Sam Rainsy Leads March, Defies Ban
Defying a government ban, opposition party leader Sam Rainsy on Tuesday marched a group of about 800 farmers from the Olympic Stadium to the European Union offices to highlight the plight of land-grab victims.
Sam Rainsy and other opposition lawmakers delivered a letter from the farmers requesting the EU—a major donor—to pressure the Cambodian government to implement major land reform.
“We beg the European Parliament and the European Commission in Brussels to pay more attention to the suffering of a growing number of Cambodian farmers who are victims of land grabbing,” said Sam Rainsy, reading from the letter.
The letter urged the EU to use its political and financial leverage to push for land reform in Cambodia and to place land reform at the top of any discussion with the government.
“We are confident that our European friends share our view that Cambodia can enjoy no peace and can achieve no genuine and sustainable economic development as long as there is no fair distribution of land in this country,” Sam Rainsy said in front of the EU office gates near Independence Monument.
When the gates did not immediately open to allow three farmer representatives to deliver the letter in person, Sam Rainsy shouted that the EU staff had nothing to fear from the demonstrators.
Joseph Piazza d’Olmo, coordinator of the EU office, emerged from the building to receive the letter. He said his office could receive the letter but cannot give a reply to the farmers because the Phnom Penh office deals only with technical issues related to EU projects in Cambodia. But he told Sam Rainsy that he would immediately pass on the letter to the EU delegation in Bangkok.

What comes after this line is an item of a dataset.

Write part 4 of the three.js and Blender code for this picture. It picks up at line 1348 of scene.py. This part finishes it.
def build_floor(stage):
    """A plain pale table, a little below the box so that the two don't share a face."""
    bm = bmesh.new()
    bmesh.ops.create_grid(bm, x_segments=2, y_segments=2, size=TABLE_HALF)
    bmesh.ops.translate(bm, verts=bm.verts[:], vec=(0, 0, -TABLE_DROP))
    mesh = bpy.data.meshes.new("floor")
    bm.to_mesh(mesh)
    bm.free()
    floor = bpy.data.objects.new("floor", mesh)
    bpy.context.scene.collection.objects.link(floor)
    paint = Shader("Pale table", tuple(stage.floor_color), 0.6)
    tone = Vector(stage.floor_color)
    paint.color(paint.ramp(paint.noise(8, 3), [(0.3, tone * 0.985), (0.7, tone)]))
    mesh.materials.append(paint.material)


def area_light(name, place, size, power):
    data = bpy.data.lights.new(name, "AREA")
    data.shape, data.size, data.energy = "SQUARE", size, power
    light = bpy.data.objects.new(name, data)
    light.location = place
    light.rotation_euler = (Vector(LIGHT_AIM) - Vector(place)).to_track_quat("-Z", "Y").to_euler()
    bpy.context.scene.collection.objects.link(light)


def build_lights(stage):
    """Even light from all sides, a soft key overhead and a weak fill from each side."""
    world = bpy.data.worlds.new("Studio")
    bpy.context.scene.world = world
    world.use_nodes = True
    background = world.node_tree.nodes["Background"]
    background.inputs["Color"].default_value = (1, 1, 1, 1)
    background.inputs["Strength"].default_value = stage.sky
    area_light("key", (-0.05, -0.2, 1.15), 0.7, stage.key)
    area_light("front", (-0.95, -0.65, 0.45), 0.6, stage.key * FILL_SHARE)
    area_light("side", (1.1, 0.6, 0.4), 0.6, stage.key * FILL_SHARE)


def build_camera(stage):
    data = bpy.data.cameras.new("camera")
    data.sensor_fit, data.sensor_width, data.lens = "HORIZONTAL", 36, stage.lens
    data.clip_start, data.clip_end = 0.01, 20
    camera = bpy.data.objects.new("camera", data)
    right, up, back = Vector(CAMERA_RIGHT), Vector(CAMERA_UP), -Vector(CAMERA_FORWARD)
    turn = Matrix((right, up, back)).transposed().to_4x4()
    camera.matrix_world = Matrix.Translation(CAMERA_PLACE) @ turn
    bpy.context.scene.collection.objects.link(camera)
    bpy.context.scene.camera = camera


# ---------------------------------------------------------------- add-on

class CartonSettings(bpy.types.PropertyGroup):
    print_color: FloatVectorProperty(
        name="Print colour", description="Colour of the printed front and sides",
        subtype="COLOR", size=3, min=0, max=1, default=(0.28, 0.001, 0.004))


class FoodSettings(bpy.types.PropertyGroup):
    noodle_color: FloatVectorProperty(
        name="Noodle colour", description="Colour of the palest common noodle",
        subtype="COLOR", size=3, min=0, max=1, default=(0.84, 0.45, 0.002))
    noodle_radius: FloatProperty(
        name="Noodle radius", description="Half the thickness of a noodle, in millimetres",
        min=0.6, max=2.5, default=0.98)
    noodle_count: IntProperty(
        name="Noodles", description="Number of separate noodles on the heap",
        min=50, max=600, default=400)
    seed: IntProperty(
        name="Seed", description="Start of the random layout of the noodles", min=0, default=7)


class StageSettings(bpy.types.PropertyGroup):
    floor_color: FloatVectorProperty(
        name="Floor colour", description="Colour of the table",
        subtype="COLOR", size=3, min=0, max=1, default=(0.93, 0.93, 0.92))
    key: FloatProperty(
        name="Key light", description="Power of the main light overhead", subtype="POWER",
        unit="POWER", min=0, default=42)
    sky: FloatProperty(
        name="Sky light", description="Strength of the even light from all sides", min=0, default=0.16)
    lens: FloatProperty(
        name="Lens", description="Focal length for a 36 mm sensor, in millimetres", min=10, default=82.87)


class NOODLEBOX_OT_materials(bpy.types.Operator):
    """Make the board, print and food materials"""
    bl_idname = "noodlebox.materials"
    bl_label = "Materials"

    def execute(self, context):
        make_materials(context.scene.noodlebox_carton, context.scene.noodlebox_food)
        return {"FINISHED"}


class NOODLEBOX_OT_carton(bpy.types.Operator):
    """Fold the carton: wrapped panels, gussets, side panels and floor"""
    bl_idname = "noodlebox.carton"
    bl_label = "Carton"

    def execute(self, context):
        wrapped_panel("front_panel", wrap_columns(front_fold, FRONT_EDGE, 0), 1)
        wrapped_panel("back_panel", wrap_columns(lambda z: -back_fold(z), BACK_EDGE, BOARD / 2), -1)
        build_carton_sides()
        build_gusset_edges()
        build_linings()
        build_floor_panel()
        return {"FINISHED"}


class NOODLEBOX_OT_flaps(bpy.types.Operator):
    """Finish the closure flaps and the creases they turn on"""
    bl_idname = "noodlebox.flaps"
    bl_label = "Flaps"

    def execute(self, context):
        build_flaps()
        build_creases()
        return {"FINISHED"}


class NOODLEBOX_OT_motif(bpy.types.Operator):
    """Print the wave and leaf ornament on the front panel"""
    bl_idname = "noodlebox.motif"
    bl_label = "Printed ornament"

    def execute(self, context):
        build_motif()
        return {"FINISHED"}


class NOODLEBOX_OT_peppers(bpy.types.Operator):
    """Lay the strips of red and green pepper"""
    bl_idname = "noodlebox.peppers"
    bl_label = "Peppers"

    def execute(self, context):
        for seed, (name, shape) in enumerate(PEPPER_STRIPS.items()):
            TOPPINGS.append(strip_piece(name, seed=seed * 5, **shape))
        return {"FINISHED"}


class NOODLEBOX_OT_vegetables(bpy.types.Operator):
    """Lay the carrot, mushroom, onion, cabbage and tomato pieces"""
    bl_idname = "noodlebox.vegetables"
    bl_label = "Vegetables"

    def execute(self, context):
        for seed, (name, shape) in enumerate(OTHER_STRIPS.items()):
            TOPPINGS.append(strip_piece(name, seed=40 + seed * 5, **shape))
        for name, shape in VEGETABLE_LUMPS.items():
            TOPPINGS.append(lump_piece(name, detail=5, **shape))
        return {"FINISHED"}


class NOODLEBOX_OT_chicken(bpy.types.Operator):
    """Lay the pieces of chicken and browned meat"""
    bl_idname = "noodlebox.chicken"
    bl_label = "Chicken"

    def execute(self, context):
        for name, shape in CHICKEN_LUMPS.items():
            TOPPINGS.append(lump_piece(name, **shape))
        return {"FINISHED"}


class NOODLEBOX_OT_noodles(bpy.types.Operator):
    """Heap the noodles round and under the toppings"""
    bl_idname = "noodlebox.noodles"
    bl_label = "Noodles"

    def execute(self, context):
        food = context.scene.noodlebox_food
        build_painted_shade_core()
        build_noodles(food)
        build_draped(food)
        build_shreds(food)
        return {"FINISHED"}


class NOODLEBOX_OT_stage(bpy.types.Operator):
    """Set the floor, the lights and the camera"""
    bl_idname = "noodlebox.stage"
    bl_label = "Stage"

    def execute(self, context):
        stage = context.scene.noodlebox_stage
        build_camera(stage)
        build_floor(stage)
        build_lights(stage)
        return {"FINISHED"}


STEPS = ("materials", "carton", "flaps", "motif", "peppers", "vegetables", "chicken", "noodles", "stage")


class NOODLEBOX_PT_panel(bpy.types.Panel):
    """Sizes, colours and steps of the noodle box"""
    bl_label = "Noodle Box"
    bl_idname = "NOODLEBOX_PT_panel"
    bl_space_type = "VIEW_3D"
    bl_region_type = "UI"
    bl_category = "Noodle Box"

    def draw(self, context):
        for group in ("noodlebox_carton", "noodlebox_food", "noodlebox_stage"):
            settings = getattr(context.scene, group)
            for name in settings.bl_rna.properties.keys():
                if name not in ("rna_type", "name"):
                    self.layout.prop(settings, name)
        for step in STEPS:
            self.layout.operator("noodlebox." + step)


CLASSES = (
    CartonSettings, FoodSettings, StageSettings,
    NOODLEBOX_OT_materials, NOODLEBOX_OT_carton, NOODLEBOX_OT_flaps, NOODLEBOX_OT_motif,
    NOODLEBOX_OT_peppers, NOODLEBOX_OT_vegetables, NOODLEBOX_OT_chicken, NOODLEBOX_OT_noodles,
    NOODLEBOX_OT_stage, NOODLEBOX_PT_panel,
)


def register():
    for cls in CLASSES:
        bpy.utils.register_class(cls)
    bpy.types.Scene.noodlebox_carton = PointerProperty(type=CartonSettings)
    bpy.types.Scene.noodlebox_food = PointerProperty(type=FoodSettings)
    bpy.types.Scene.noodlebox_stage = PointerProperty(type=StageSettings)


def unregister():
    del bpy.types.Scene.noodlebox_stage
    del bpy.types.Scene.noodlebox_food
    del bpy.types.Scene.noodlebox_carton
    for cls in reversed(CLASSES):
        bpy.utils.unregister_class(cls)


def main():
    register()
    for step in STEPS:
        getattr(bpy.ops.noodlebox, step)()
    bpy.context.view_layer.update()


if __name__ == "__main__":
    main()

Carrying banners, placards and small children, the demonstrators from 10 provinces went on to the National Assembly where representatives of land-grab victims held a demonstration calling on the government to investigate cases where land has been taken unlawfully.
City authorities had told Sam Rainsy Party members that they could gather in Olympic Stadium, but that they were not to march to the National Assembly. But police presence was small Tuesday, and there were no altercations with protesters.
Fifty-year-old Thin Chen said he represented 68 families from Damnak Chang’aur district in Kep town who were forced off their land by military police and Kep municipal authorities.
“[Excellencies] please open your eyes to see that we are your own people. Why do you keep quiet? You are the government,” said Thin Chen by loudspeaker in front of the National Assembly.
Tep Chanvesna, representing 84 families from Banteay Meanchey province, said he joined the demonstration to protest the arrest of 20 villagers who he claimed were held by military police last week when it was discovered they were traveling to Phnom Penh to complain about land grabbing.
Government spokesman Khieu Kanharith noted Tuesday the government has already put in place a committee to resolve land disputes and many have been resolved already.
If people’s land is lost illegally to powerful people, the government will investigate and find justice, Khieu Kanharith said. However, if land is lost legally for development purposes or to people who possess legal land titles the government cannot act.
“Otherwise land reform is like what the Khmer Rouge did…. This kind of egalitarianism would be impossible,” he said.